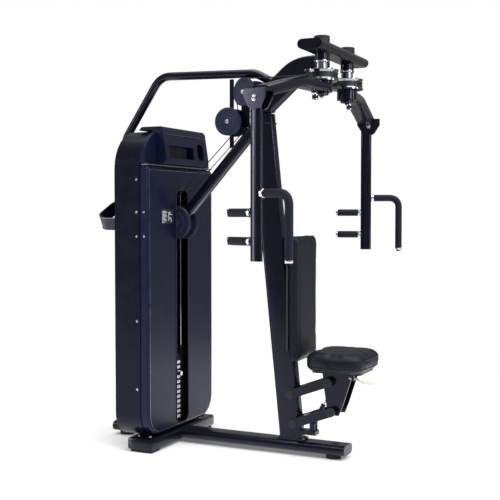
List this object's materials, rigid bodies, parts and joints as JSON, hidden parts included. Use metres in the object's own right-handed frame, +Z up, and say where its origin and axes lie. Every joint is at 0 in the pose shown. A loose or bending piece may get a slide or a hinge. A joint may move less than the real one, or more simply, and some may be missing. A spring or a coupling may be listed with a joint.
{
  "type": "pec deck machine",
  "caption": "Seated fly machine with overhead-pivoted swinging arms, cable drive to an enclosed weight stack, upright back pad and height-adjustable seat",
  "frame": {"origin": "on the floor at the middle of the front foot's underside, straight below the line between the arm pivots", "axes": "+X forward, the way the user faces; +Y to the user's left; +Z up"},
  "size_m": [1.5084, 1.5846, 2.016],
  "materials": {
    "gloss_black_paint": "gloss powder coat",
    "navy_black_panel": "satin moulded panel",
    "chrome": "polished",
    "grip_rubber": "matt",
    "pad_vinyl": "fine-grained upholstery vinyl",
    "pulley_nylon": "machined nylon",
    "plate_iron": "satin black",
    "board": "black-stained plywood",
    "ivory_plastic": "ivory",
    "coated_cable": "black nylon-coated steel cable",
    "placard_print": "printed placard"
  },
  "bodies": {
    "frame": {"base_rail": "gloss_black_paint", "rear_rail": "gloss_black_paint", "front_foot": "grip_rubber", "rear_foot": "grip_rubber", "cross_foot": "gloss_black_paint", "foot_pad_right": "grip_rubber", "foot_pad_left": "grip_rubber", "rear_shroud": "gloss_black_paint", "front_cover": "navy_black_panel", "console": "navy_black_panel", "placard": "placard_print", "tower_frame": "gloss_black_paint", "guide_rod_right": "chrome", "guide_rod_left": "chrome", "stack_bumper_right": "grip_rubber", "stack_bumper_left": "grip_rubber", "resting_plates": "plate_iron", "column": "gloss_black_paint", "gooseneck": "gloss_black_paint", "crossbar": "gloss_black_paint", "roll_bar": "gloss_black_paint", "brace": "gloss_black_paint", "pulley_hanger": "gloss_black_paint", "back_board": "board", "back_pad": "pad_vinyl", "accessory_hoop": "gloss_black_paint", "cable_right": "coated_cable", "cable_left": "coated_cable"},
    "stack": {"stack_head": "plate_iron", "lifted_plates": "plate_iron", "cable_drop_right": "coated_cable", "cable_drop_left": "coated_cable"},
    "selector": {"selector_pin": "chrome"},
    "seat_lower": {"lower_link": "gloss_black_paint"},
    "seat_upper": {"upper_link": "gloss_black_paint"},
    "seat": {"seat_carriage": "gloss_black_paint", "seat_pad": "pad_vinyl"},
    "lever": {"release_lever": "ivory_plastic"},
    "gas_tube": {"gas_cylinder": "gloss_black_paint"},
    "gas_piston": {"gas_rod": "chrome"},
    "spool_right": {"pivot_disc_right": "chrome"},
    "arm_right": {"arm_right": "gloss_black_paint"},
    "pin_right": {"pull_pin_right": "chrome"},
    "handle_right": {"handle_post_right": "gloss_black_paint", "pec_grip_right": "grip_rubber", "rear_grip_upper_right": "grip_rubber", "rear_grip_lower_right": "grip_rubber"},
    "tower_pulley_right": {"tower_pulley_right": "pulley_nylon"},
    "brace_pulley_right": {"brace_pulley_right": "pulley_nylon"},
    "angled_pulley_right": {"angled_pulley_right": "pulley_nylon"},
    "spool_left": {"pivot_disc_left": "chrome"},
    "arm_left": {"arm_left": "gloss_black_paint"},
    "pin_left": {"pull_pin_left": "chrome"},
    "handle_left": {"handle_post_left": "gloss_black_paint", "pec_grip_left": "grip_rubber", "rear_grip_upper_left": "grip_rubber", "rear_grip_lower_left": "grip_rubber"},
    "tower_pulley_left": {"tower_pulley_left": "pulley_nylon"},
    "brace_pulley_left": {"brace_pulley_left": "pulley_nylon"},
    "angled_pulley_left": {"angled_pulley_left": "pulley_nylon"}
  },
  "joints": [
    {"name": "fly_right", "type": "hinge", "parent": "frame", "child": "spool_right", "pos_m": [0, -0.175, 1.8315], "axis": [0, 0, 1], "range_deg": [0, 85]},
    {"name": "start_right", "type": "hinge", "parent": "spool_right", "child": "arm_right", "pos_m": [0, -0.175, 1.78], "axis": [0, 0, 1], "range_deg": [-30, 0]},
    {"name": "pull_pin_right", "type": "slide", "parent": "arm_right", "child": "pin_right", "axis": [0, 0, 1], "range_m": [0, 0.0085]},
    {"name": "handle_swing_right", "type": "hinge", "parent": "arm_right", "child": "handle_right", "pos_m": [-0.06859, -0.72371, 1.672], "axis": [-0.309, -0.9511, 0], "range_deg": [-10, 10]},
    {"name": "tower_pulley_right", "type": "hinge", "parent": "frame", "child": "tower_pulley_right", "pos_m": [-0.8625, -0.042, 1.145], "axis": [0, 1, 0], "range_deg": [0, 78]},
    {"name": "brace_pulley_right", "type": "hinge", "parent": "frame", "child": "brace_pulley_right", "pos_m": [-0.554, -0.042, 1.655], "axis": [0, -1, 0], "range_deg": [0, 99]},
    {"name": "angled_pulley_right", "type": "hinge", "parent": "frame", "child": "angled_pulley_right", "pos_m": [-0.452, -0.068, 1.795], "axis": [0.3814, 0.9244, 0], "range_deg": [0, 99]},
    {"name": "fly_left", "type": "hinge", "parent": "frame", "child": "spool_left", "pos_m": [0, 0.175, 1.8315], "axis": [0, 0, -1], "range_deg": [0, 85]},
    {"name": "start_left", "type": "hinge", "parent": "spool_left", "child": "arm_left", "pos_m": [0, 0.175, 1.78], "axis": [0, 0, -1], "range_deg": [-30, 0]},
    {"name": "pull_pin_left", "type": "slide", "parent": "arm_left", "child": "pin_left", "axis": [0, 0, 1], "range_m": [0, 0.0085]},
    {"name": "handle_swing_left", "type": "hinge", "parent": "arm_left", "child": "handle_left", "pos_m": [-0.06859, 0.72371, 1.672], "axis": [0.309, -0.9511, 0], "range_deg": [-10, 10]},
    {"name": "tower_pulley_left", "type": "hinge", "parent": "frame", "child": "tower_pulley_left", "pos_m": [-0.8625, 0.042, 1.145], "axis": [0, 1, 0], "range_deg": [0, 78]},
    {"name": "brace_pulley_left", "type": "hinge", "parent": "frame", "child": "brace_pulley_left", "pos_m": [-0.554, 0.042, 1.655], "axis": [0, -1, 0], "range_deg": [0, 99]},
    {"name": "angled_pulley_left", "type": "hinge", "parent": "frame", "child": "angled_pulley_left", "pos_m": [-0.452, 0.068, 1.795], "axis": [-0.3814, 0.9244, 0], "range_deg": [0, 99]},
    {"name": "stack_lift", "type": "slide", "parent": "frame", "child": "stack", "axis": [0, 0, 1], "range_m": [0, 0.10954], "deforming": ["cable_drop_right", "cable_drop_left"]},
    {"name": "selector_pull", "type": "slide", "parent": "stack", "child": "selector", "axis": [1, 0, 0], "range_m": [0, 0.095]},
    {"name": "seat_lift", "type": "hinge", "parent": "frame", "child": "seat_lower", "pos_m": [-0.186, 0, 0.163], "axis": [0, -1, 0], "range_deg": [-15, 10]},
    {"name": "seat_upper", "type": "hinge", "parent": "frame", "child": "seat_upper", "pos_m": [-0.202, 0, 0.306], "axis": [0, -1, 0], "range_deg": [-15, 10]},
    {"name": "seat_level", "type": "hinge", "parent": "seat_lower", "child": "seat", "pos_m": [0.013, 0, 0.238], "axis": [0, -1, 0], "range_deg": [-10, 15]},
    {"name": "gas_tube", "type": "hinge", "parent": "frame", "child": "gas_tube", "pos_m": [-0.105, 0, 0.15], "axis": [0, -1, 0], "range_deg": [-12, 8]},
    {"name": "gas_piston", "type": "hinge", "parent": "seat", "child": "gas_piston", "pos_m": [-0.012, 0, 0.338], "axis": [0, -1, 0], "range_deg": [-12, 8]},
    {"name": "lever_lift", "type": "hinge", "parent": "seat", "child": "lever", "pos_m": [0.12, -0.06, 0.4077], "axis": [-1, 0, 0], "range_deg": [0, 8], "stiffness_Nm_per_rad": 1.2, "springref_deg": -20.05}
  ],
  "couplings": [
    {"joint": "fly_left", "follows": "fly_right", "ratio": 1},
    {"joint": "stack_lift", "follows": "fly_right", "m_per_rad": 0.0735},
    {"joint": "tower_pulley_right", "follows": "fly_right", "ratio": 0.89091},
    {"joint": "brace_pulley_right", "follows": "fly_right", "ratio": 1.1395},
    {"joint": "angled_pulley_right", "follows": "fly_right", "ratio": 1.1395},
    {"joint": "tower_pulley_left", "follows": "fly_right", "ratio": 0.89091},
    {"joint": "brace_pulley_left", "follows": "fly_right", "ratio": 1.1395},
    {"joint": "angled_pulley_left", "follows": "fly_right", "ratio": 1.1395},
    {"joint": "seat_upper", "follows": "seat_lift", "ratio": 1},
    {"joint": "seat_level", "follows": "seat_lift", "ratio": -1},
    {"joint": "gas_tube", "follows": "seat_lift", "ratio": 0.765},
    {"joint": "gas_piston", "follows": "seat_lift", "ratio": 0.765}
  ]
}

────────────────────

▶ _Stated problem_:
Return each line of the listing that holds the string "slide".

▶ _Written answer_:
List this object's materials, rigid bodies, parts and joints as JSON, hidden parts included. Use metres in the object's own right-handed frame, +Z up, and say where its origin and axes lie. Every joint is at 0 in the pose shown. A loose or bending piece may get a slide or a hinge. A joint may move less than the real one, or more simply, and some may be missing. A spring or a coupling may be listed with a joint.
    {"name": "pull_pin_right", "type": "slide", "parent": "arm_right", "child": "pin_right", "axis": [0, 0, 1], "range_m": [0, 0.0085]},
    {"name": "pull_pin_left", "type": "slide", "parent": "arm_left", "child": "pin_left", "axis": [0, 0, 1], "range_m": [0, 0.0085]},
    {"name": "stack_lift", "type": "slide", "parent": "frame", "child": "stack", "axis": [0, 0, 1], "range_m": [0, 0.10954], "deforming": ["cable_drop_right", "cable_drop_left"]},
    {"name": "selector_pull", "type": "slide", "parent": "stack", "child": "selector", "axis": [1, 0, 0], "range_m": [0, 0.095]},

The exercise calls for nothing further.